• _Problem requirements_
Review the lines that follow and copy each one that contains the word "their".
========
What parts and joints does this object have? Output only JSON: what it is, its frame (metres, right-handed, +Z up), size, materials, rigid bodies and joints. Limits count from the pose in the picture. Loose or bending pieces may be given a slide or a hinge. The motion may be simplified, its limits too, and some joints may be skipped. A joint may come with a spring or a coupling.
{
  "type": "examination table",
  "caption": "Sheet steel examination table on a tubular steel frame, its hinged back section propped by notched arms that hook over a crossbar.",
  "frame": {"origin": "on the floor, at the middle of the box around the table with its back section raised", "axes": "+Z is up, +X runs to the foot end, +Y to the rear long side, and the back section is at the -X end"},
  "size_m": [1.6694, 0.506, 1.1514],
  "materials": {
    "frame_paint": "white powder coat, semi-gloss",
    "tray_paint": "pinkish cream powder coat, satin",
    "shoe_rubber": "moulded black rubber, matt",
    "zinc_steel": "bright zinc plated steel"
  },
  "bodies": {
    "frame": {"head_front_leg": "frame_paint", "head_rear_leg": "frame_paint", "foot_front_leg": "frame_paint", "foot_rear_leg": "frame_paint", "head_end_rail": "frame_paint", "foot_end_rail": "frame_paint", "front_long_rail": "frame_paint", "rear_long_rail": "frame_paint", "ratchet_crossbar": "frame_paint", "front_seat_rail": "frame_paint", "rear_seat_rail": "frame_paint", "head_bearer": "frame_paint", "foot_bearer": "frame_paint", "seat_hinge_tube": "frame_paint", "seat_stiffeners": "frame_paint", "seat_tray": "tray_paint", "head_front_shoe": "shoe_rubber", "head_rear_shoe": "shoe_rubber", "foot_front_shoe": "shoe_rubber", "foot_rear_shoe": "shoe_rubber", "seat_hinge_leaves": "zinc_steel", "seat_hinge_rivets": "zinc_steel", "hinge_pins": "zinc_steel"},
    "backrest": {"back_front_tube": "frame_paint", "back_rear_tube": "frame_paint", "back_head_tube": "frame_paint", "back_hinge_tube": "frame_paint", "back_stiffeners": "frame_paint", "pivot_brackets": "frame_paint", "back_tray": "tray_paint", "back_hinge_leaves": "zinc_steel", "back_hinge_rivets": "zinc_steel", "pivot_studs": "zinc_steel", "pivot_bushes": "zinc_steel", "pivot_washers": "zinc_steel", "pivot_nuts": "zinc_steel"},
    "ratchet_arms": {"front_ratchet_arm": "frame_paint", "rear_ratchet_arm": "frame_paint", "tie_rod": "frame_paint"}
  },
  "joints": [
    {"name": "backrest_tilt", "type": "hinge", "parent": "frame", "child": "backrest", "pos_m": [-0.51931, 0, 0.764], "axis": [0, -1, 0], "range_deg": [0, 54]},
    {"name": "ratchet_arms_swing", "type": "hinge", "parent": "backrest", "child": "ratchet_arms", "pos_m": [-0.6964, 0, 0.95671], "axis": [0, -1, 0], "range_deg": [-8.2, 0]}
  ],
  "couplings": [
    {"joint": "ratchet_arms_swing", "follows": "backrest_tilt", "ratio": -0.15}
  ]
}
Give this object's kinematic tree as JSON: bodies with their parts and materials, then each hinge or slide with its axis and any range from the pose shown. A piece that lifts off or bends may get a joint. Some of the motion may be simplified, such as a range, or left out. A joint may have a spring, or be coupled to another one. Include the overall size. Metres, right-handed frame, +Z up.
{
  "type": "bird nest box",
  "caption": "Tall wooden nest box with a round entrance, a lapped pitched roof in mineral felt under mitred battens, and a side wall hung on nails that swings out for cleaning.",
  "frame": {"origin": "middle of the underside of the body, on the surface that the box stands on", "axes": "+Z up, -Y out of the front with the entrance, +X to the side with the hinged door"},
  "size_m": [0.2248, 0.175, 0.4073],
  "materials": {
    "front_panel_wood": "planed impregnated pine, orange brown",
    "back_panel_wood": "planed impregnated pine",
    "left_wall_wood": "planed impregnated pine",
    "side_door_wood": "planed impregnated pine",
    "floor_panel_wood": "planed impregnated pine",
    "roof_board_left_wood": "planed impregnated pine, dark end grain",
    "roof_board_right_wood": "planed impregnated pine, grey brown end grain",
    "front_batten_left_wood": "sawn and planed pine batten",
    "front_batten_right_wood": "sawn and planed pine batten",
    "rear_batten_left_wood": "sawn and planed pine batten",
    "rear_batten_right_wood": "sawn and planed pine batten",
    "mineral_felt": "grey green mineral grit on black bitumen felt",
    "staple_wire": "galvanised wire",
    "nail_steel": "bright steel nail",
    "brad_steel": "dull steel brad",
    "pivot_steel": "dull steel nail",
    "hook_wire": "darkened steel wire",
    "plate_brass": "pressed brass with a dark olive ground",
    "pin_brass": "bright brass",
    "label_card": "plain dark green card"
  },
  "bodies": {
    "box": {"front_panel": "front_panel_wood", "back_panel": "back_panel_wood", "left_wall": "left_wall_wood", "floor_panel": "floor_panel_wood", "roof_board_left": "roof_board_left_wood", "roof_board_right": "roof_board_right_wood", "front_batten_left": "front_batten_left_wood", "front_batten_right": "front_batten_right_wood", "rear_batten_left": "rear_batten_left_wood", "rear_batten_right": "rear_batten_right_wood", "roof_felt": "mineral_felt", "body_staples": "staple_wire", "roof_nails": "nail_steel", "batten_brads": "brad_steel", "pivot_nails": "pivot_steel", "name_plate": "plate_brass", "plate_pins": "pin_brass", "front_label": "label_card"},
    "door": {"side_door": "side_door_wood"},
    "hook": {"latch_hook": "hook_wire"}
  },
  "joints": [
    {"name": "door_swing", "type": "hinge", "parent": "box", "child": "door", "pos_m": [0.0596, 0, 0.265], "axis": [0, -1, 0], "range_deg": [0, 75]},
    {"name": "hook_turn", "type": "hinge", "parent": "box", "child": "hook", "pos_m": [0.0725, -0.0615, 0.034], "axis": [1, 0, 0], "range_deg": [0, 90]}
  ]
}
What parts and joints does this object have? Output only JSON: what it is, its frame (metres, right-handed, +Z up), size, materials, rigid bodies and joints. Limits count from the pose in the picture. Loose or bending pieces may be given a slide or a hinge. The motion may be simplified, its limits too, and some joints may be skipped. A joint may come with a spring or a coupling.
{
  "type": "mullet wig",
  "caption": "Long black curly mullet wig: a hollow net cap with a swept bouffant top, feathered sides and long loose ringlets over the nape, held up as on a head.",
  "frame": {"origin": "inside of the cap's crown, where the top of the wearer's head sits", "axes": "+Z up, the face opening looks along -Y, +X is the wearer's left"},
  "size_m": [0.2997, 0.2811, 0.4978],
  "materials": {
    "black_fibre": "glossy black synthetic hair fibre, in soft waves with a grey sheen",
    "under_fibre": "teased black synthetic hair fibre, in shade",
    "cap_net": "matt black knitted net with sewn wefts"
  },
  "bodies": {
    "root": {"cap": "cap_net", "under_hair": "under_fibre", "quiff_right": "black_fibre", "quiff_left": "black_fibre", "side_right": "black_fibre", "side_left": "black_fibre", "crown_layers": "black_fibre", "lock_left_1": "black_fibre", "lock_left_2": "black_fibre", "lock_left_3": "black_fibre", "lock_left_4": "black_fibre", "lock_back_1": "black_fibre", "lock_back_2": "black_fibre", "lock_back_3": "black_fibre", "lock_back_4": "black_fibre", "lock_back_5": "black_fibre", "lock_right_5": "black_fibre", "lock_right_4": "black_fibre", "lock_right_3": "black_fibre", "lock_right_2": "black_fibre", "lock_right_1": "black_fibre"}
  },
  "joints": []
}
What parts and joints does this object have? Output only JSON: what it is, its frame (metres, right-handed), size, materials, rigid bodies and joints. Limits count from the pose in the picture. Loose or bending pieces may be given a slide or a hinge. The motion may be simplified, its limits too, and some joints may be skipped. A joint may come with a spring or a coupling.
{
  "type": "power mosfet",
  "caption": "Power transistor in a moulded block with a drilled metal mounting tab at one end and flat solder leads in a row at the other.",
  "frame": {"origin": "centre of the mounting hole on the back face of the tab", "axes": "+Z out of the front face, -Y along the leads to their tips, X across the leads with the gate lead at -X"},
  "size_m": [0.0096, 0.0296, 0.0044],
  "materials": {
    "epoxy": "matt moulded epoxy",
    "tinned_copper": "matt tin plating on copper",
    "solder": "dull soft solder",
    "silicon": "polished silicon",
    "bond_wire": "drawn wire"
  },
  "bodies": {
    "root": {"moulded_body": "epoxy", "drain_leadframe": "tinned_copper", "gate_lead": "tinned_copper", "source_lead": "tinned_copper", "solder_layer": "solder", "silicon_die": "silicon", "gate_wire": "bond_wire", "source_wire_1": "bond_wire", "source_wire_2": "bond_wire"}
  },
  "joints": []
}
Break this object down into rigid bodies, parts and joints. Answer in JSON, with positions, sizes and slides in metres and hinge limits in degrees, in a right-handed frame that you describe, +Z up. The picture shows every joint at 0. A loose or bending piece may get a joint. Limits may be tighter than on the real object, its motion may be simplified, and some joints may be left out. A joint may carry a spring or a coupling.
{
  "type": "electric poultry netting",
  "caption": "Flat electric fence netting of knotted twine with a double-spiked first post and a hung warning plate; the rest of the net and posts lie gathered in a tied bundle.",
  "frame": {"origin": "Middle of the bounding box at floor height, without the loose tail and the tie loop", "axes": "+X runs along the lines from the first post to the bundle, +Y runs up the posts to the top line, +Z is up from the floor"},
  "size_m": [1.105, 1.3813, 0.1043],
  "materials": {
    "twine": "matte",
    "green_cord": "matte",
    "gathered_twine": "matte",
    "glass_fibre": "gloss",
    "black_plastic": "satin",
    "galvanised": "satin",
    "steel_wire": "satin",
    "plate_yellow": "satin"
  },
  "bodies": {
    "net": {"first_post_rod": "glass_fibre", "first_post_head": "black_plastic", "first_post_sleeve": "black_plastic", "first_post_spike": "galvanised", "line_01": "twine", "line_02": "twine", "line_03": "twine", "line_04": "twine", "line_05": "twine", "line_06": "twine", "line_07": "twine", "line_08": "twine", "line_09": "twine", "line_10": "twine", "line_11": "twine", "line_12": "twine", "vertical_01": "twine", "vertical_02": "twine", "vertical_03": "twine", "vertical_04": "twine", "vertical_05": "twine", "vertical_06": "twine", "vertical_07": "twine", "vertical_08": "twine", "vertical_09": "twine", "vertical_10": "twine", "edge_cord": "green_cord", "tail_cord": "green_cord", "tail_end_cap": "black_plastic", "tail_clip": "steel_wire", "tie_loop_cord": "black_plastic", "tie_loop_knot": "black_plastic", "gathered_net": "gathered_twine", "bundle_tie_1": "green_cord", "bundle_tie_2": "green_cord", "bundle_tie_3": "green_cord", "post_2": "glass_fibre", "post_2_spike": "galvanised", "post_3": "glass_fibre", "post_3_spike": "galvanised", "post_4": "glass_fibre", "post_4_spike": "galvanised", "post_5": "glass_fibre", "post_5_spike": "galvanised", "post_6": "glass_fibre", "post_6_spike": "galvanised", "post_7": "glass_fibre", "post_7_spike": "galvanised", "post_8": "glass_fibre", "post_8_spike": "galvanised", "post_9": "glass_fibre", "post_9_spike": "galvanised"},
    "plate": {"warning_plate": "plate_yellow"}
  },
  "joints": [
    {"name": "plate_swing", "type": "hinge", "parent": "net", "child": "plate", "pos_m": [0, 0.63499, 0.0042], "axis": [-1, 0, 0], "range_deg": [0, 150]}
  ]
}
========
• _Result for this exercise_
Give this object's kinematic tree as JSON: bodies with their parts and materials, then each hinge or slide with its axis and any range from the pose shown. A piece that lifts off or bends may get a joint. Some of the motion may be simplified, such as a range, or left out. A joint may have a spring, or be coupled to another one. Include the overall size. Metres, right-handed frame, +Z up.
  "frame": {"origin": "centre of the mounting hole on the back face of the tab", "axes": "+Z out of the front face, -Y along the leads to their tips, X across the leads with the gate lead at -X"},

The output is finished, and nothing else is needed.